Alexy: In coding, the consensus has shifted quickly. The best developers use AI tools and become even more productive. Perhaps the same could happen with mathematics. Lean may become approachable because machines handle much of the formalization. Could this become part of mathematical education, with students working alongside Lean or a similar tool from the beginning?
Timothy: I do not know whether we will teach Lean directly, because learning Lean creates an additional barrier. The way you do mathematics in Lean is somewhat different from normal mathematics and can feel less intuitive, though perhaps that is because I grew up the other way.

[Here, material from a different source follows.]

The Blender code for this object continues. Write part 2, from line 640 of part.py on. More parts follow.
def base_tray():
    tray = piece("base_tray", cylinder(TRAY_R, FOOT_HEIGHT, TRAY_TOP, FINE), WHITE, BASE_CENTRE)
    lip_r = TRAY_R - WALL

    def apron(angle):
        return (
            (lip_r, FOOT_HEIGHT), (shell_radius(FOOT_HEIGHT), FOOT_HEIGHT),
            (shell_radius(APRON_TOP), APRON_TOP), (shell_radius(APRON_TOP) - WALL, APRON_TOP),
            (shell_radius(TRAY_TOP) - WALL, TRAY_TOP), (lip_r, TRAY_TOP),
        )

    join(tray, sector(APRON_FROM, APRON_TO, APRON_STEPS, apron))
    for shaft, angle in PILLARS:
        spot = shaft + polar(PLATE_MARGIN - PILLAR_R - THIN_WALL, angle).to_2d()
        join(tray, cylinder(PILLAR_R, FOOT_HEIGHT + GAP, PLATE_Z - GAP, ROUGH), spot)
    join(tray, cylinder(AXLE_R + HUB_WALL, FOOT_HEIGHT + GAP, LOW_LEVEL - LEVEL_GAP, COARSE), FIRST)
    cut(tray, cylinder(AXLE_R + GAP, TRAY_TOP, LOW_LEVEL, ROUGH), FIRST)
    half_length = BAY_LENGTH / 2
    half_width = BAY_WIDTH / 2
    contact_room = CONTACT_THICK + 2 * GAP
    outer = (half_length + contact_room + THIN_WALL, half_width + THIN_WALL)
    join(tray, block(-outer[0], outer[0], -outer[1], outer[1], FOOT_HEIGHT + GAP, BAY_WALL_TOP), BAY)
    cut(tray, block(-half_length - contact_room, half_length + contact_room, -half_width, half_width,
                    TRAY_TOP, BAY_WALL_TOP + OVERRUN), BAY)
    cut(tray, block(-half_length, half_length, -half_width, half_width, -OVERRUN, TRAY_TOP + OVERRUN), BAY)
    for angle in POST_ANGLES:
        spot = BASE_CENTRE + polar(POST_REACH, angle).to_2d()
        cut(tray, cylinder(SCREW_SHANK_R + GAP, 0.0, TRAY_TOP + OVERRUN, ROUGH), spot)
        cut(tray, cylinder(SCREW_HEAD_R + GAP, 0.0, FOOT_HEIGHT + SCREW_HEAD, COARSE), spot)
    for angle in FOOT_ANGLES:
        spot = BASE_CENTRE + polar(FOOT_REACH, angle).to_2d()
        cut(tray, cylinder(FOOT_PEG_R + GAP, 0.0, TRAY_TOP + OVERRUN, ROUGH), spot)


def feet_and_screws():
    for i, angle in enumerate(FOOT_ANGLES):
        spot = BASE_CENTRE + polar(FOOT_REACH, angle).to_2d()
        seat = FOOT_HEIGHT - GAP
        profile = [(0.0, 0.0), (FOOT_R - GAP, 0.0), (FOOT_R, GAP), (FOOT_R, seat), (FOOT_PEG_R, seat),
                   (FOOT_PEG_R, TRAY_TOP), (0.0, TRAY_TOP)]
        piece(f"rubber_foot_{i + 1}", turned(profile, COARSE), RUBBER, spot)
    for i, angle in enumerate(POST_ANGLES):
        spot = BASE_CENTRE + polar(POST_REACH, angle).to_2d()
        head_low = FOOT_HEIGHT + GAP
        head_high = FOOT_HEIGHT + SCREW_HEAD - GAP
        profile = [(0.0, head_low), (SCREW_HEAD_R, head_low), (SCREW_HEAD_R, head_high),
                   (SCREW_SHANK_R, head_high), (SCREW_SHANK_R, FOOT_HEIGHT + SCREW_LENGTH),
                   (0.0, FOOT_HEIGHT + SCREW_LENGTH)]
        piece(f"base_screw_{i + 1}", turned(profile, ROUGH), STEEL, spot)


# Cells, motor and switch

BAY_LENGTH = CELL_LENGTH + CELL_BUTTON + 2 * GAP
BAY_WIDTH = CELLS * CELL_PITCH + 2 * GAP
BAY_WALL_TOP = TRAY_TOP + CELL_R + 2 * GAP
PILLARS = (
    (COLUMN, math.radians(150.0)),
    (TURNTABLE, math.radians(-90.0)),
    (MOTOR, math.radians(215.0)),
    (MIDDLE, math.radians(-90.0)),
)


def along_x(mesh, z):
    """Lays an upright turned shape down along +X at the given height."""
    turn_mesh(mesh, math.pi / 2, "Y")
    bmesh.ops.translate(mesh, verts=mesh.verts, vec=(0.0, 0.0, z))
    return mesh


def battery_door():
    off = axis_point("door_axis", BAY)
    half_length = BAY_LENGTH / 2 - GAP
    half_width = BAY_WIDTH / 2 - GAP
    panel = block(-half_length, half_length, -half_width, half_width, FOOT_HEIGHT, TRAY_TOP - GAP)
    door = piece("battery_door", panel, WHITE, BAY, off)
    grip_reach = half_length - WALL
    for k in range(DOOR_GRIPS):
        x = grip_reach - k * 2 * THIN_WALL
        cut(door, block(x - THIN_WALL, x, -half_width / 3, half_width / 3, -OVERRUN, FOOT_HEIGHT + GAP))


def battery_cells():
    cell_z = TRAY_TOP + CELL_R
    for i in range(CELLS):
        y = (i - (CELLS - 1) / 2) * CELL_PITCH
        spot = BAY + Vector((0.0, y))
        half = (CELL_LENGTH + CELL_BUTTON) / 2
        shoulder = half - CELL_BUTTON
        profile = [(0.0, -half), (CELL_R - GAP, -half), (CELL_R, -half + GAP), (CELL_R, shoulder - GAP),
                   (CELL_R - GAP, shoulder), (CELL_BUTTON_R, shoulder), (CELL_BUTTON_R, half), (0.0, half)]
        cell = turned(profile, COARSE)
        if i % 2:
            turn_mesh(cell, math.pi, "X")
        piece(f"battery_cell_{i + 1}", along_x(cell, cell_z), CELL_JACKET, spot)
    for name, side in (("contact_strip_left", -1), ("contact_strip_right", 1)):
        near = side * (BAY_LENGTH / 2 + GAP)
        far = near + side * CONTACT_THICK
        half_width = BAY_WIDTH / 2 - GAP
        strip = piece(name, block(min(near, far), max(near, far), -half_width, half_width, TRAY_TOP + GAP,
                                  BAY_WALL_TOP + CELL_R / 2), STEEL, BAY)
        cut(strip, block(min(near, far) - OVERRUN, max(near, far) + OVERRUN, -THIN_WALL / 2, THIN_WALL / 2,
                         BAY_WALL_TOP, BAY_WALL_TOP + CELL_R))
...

Timothy: It may be something better than Lean: a platform with Lean running in the background, but with a more user-friendly interface. You might write in a higher-level language, perhaps integrated with LaTeX, while Lean or another proof assistant verifies what you write as you go. Lean could also be combined with automatic theorem proving tools. I think we will get to that stage.
Timothy: There is a race between people developing such platforms and AI systems becoming better at mathematics on their own. A very nice future would be one in which platforms make it easy to do mathematics and formalize it as you work: tools that help you think at your screen. Many people, including my group in Cambridge, are interested in this. If such a platform exists, AI systems can also be trained to use it. That is an opportunity for developers: building such a platform would have real impact.
Alexy: Let me close with a broader question. I come from the Soviet Union, where math and physics education were strong. Many people here come from China, India, France, and other places with strong STEM traditions. In some of those cultures, there is less sense that mathematics is only for certain people.
Alexy: We may be the last generation educated without AI. Now many people say you do not need to know anything because AI will solve it for you. AI is all math underneath, all matrices all the way down, but practical AI work is increasingly removed from the math. Many people can use AI tools without understanding gradient descent, matrices, quantization, or the underlying systems.
Alexy: As a professor of mathematics, how do you see the role of math as a foundation of science? Will we preserve it, or will it become a specialized niche?
Timothy: I do not know what will happen, and I am worried about it. In a panel on AI and education, someone said that we can outsource knowledge, but we cannot outsource understanding. I think that is true.
Timothy: If a society does not have a significant number of people who understand mathematics at some level, we risk becoming passive consumers under the control of these systems. On the other hand, people who do make the effort to understand mathematics will have a large advantage. If you know mathematics well, you will be better at using AI for mathematical work and better at understanding what the tools can and cannot do. I hope that message gets through.
Alexy: Do you still see young people entering mathematics who can become great mathematicians?
Timothy: I am lucky to be at Trinity College, Cambridge, where we regularly see incredibly strong mathematicians. They are still being produced somewhere and finding their way to Trinity. For the moment, the very best students are still noticeably ahead of what AI can do. There is hope for the future of mathematics.
Alexy: What do you hope to have achieved by next year?
Timothy: In my keynote I mentioned a platform my group is developing to encourage people to produce not just proofs, but transparent proofs where you can see where the ideas come from. My short-term hope is that this platform will be much more developed and that we can demonstrate it as a good way to think about mathematics.
Alexy: If you are ever in the San Francisco Bay Area, please come give a talk and demo the platform at our AI meetup. Or send a student. We would love to play with it. Thank you so much.
Timothy: Thanks a lot.